Now the market is deeper, more global, and more connected. That doesn’t mean Bitcoin can’t drop hard — it absolutely can. But the probability of a clean “70%+ from peak” style wipeout feels lower unless something truly breaks at a macro level.
Also, we’ve seen how fast sentiment can flip from fear back to greed the moment price stabilizes. That’s usually a sign of a market that still has underlying demand.
So my personal view: deep drawdowns are always possible, but the “classic” extreme crash pattern is not something I’m betting on as my main base case.
What I’m Doing Personally: Staying Ready for Both Outcomes
This is the part people don’t like, because it’s not dramatic, but it’s real:
• I’m not going all-in just because people are bearish.
• I’m not panic-selling just because price is shaky.
• I’m watching structure, levels, and behavior.
If we get a rebound, I expect it — surrender phases often bounce. But I also respect the idea that a rebound can be a trap if the market can’t reclaim key levels and hold them.

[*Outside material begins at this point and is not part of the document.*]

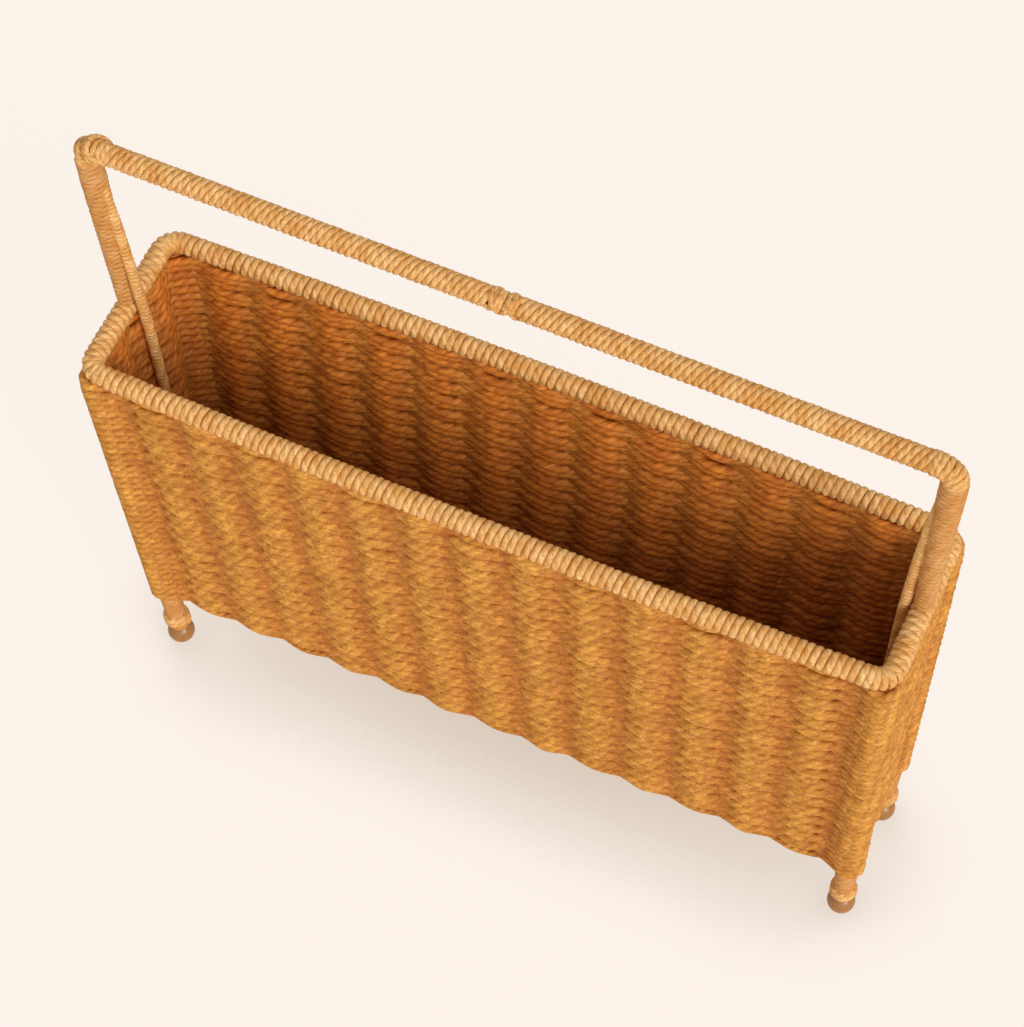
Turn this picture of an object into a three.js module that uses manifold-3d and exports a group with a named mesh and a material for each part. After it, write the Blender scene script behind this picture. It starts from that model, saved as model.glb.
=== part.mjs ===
// A long, narrow magazine basket: a welded rod frame wound with cord, woven walls and a fixed handle.
// Sizes are in millimetres. +Z is up, +X runs along the length, the front faces -Y.
// The origin is on the floor, under the middle of the basket.
import * as THREE from "three";
import { mergeVertices } from "three/addons/utils/BufferGeometryUtils.js";
import Module from "manifold-3d";

// The frame, centre line to centre line.
const rimLength = 480;
const rimWidth = 98;
const rimHeight = 348;
const rimCornerRadius = 10;
const sideBow = 2.7;
const legLeanLengthwise = 6.5;
const legLeanWidthwise = 14.5;
const barHeight = 496;
const handleFlare = 3.3;
const handleBendRadius = 10;
const bendLead = 1;
const panelBottomHeight = 66;

// The rods.
const hoopDiameter = 6;
const handleRodDiameter = 6;
const postDiameter = 8;
const stakeDiameter = 4;
const stayRodDiameter = 3;

// The cord and what is wound with it, each wrap's diameter taken over the cord.
const weftCordDiameter = 4.8;
const rimWrapDiameter = 13.2;
const barWrapDiameter = 13;
const uprightWrapDiameter = 15.2;
const uprightLowerWrapDiameter = 11;
const stayWrapDiameter = 6.8;
const legWrapDiameter = 15.6;
const leftKnotDiameter = 16.4;
const rightKnotDiameter = 14;
const spliceDiameter = 14.2;
const spliceLength = 18;
const ribPitch = 12;
const ribDepth = 0.9;
const stayRiseShare = 0.56;
const stayHeadClearance = 3;
const stayEndClearance = 3;

// The collar of thicker cord above each foot, and the turned ball.
const collarCordDiameter = 4.6;
const collarTurns = 2;
const collarCordGap = 0.6;
const ballDiameter = 17.8;
const ballFlatDepth = 0.5;

// The woven walls and base: cord in front of and behind each stake.
const longSideStakes = 13;
const endStakes = 3;
const valleyHalfThickness = 3.5;
const cornerHalfThickness = 8.2;
const baseBendRadius = 6;
const endStakeClearance = 2;

// Fits.
const touchGap = 0.3;
const slideClearance = 0.35;

// How finely round shapes are drawn.
const tubeSides = 8;
const stakeSides = 6;
const coilSides = 6;
const coilSteps = 14;
const bendSteps = 4;
const sideSteps = 12;
const waveSteps = 4;
const ballSides = 14;
const ballRings = 7;
const fewestRibs = 2;
const tangentShare = 0.005;
const halfSpacing = 0.5;

// Values worked out from the sizes above.
const diagonalShare = 1 - Math.SQRT1_2;
const postTop = new THREE.Vector3(
  rimLength / 2 - rimCornerRadius * diagonalShare,
  rimWidth / 2 - rimCornerRadius * diagonalShare,
  rimHeight - hoopDiameter / 2 - touchGap,
);
const ballHeight = ballDiameter / 2 - ballFlatDepth;
const postFoot = new THREE.Vector3(
  rimLength / 2 - legLeanLengthwise,
  rimWidth / 2 - legLeanWidthwise,
  ballHeight,
);
const ballTop = ballHeight + ballDiameter / 2;
const collarPitch = collarCordDiameter + collarCordGap;
const collarHeight = collarTurns * collarPitch + collarCordDiameter;
const collarBottom = ballTop - ballFlatDepth;
const legWrapBottom = collarBottom + collarHeight + touchGap;
const panelTopHeight = rimHeight - rimWrapDiameter / 2 - touchGap;
const crestHalfThickness = stakeDiameter / 2 + weftCordDiameter;
const baseHeight = panelBottomHeight + crestHalfThickness;
const uprightFoot = new THREE.Vector3(rimLength / 2, 0, rimHeight + hoopDiameter / 2 + touchGap);
const uprightTop = new THREE.Vector3(rimLength / 2 + handleFlare, 0, barHeight);
const stayHeadHeight = THREE.MathUtils.lerp(uprightFoot.z, uprightTop.z, stayRiseShare);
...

So I treat this period like a decision zone:
• Strength + reclaim = correction bottom becomes likely
• Weak bounce + breakdown = caution becomes priority
This isn’t about being bullish or bearish. It’s about being prepared.
Because the market doesn’t reward emotions. It rewards positioning, patience, and the ability to adjust.
Final Thought: Capitulation Is Painful, but It’s Also Information
Whenever short-term investors surrender, it’s a signal that “easy money” has already been made — and the market is moving into a more serious phase where only disciplined players survive.
That doesn’t mean we instantly moon from here. But it does mean we’re entering the part of the cycle where the next big opportunity usually forms — quietly, while most people are distracted or discouraged.
So yes, I’m watching for a rebound. But more importantly, I’m watching for confirmation.
Because in $BTC the bottom isn’t always a single candle.
Sometimes the bottom is simply the moment when fear stops being loud… and starts being exhausted.